--- start Dataset records ---

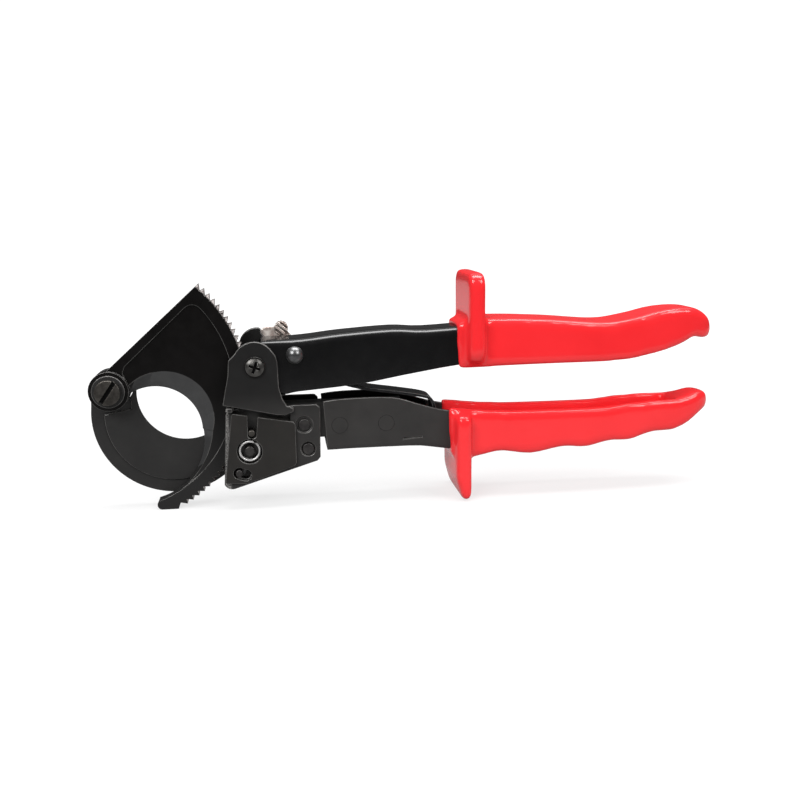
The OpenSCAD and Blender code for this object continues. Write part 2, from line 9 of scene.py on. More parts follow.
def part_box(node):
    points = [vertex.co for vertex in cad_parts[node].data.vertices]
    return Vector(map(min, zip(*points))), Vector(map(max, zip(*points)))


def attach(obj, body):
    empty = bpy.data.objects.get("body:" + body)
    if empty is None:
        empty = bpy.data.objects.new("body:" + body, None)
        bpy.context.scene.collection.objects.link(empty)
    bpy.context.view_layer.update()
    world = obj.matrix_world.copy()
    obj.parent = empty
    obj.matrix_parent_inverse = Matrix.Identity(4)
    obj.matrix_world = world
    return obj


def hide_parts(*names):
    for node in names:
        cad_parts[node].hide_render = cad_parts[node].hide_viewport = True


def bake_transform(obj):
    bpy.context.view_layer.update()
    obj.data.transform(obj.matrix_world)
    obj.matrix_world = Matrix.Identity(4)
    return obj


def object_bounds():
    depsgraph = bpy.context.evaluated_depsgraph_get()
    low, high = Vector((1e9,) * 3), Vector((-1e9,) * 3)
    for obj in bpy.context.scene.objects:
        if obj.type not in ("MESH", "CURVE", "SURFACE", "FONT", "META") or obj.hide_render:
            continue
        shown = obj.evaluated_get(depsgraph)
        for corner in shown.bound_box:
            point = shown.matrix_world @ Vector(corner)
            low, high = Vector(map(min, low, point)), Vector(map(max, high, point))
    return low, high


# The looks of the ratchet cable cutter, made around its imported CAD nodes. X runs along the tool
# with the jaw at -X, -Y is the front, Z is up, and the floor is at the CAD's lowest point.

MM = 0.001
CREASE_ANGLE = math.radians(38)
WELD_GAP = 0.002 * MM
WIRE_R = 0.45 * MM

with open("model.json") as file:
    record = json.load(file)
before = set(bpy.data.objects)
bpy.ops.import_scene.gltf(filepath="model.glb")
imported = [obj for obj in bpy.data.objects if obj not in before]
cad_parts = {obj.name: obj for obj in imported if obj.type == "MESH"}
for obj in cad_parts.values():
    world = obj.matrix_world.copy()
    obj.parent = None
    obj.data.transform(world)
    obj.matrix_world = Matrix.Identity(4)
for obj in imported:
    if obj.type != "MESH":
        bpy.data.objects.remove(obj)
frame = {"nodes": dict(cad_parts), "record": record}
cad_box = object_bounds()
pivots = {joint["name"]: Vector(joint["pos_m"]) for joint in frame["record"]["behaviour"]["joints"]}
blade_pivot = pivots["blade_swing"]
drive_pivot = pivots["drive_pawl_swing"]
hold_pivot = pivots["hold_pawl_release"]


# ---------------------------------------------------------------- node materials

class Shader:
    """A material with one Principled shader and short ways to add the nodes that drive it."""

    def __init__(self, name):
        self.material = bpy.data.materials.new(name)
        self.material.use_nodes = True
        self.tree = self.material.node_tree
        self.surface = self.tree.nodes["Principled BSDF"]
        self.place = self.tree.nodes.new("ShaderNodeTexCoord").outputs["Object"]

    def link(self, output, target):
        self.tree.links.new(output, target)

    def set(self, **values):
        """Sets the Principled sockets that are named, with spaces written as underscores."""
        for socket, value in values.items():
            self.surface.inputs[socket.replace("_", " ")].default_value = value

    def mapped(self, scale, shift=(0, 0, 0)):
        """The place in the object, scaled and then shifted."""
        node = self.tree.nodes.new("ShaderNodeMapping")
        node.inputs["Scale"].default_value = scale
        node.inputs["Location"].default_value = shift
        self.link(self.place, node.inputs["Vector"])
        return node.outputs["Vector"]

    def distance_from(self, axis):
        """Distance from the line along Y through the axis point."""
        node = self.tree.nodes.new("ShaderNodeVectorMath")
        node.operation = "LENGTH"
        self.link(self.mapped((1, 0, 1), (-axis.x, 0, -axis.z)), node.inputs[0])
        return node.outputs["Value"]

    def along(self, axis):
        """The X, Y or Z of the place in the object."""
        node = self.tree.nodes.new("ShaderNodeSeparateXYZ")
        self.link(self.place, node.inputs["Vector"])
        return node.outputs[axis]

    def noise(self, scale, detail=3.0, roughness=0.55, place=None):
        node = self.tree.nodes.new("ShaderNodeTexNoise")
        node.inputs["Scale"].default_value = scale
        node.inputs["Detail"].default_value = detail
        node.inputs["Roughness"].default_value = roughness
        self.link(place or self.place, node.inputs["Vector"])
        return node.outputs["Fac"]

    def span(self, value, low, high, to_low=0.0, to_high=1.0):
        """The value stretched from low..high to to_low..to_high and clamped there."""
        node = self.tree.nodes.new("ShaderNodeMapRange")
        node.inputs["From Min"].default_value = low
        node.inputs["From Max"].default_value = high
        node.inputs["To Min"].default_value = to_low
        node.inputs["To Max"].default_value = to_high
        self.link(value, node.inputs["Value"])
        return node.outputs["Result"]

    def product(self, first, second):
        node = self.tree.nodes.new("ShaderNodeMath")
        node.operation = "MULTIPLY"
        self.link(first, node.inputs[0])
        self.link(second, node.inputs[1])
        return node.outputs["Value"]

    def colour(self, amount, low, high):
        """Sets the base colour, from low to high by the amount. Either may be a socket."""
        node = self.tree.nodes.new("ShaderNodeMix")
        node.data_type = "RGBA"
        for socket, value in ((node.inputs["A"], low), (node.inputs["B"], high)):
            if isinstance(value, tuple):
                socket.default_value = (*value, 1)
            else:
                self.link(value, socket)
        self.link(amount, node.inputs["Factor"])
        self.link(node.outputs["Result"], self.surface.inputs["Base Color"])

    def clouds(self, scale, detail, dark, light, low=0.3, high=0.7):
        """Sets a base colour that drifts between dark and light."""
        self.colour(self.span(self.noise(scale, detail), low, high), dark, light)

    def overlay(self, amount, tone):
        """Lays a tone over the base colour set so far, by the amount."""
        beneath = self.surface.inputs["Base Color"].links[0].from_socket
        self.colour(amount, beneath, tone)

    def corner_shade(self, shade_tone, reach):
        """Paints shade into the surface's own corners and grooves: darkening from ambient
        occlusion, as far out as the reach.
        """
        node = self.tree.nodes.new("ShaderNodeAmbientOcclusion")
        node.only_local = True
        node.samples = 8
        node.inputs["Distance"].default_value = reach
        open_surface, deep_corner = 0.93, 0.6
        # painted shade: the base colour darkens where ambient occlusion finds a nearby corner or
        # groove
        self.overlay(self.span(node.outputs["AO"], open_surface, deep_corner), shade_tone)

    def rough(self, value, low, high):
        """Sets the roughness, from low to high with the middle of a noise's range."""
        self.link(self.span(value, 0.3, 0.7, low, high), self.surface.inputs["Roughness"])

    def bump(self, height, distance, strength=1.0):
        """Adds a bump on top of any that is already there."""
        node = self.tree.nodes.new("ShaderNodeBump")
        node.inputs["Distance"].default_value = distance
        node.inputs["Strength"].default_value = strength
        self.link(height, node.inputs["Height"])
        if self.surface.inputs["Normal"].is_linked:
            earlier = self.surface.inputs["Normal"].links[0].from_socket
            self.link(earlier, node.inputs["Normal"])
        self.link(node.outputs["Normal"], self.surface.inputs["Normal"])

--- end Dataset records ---
--- start Dataset records ---

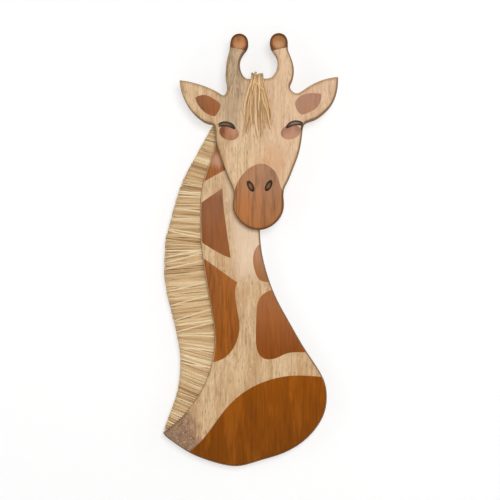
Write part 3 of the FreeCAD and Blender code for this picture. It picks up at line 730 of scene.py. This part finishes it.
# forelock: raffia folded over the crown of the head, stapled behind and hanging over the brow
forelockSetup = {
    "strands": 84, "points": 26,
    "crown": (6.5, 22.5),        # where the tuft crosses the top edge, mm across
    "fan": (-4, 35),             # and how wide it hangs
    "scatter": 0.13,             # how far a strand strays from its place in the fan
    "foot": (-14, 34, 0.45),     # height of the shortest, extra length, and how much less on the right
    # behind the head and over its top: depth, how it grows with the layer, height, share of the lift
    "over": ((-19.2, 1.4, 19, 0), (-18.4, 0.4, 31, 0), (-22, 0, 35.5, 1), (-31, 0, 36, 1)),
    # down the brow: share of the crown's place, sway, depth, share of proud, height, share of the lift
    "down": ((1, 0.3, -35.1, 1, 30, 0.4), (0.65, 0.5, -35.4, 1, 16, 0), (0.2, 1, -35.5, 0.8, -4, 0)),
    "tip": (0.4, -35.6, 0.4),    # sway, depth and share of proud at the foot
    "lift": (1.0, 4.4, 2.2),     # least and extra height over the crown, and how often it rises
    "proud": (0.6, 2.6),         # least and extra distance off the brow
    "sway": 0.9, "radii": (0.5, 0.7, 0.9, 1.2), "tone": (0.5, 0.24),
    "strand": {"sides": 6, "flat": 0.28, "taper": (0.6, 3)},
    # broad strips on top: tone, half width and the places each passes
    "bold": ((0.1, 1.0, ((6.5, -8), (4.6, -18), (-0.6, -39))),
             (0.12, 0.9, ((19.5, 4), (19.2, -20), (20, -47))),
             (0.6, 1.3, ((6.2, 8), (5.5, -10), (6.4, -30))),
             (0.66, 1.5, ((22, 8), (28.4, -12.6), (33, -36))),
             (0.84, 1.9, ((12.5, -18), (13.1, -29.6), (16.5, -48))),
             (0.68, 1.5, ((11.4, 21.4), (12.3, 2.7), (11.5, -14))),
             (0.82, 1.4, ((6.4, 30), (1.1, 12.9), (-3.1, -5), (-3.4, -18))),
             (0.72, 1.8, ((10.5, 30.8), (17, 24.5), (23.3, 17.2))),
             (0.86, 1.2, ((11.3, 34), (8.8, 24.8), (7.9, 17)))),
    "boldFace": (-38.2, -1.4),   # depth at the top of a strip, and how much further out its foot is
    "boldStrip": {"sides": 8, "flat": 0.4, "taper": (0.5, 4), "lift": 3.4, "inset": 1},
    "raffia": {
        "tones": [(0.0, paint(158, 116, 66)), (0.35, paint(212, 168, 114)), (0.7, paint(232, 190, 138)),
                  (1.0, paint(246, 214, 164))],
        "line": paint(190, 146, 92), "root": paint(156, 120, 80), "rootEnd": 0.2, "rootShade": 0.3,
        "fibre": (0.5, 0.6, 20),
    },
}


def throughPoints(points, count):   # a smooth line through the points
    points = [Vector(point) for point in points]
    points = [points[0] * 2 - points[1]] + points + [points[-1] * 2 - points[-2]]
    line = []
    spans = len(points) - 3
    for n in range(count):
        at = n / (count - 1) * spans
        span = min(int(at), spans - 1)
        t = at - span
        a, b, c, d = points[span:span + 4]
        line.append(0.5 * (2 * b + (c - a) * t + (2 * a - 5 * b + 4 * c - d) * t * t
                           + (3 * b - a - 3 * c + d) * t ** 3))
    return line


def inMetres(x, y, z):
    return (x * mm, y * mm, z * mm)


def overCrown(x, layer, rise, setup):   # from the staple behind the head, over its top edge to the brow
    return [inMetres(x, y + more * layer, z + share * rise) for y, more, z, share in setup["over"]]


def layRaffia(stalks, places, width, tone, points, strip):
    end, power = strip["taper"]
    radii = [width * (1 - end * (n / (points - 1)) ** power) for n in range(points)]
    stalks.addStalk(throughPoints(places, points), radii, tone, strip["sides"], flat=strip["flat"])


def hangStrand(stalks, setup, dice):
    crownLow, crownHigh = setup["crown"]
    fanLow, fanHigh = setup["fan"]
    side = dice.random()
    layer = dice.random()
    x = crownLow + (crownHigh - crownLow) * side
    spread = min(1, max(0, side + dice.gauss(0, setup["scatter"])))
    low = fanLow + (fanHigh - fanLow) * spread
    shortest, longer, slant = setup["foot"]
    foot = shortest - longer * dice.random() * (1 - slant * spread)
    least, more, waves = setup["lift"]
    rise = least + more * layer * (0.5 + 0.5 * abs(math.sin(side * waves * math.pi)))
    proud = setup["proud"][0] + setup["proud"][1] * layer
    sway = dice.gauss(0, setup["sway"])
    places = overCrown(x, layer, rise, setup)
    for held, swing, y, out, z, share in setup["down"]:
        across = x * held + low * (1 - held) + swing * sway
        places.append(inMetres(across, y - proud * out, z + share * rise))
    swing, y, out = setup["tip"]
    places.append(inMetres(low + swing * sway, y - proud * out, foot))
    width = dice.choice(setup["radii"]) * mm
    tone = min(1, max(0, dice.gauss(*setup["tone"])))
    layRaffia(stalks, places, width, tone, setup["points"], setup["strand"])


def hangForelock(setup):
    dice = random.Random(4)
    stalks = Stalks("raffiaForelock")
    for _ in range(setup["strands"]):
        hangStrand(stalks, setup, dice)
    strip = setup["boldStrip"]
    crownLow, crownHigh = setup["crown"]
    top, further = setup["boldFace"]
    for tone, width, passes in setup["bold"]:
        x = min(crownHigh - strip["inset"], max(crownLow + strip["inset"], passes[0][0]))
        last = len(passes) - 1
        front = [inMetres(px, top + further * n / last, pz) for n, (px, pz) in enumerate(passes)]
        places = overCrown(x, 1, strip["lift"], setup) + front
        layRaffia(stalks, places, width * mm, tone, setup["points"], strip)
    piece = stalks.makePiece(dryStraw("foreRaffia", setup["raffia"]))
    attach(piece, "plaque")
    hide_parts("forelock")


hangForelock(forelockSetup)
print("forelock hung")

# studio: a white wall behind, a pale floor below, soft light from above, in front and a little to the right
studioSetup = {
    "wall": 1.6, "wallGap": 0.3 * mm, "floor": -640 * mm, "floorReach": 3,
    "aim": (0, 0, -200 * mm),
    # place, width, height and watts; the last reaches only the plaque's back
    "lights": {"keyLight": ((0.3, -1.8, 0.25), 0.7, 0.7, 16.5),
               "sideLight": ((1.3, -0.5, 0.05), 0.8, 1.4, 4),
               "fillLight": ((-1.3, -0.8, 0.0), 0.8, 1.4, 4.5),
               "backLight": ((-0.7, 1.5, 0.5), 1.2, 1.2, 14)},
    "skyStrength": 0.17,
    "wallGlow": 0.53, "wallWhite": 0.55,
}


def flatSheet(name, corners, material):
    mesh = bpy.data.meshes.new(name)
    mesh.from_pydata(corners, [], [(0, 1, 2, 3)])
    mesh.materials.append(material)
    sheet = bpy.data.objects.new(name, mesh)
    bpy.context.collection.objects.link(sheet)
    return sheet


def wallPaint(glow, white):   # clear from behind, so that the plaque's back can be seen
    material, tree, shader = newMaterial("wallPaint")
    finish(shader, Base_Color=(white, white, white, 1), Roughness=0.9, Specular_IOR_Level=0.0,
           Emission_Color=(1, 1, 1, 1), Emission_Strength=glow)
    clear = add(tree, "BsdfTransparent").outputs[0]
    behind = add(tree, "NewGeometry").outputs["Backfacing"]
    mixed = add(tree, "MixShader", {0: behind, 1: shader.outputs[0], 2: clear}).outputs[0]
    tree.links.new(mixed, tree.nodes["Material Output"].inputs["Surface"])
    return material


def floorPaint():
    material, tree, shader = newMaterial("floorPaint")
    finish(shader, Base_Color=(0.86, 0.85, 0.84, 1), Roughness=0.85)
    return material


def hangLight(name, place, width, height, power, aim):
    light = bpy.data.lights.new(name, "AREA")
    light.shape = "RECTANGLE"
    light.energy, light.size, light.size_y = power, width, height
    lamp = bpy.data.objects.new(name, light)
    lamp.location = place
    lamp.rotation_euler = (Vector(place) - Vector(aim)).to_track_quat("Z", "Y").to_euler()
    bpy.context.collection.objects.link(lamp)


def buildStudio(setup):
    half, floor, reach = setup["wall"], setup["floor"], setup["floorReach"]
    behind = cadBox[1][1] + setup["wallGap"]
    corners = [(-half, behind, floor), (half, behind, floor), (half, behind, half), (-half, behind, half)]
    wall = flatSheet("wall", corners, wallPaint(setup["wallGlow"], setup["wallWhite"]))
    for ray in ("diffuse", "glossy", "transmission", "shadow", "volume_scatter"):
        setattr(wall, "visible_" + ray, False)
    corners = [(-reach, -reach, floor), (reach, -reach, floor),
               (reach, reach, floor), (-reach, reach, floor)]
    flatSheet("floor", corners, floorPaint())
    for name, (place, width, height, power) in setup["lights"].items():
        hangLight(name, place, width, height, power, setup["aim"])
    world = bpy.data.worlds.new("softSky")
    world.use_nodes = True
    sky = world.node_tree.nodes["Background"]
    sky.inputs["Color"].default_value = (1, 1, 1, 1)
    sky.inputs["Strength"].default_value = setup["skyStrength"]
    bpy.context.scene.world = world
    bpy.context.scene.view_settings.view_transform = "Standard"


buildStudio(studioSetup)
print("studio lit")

--- end Dataset records ---

**Your objective**
In the listing above, find the line with "The OpenSCAD and" and the line with "zip(*points))), Vector(map(max, zip(*points)))". Output those two lines and every line between them, exactly as written.

**Solution to this exercise**
The OpenSCAD and Blender code for this object continues. Write part 2, from line 9 of scene.py on. More parts follow.
def part_box(node):
    points = [vertex.co for vertex in cad_parts[node].data.vertices]
    return Vector(map(min, zip(*points))), Vector(map(max, zip(*points)))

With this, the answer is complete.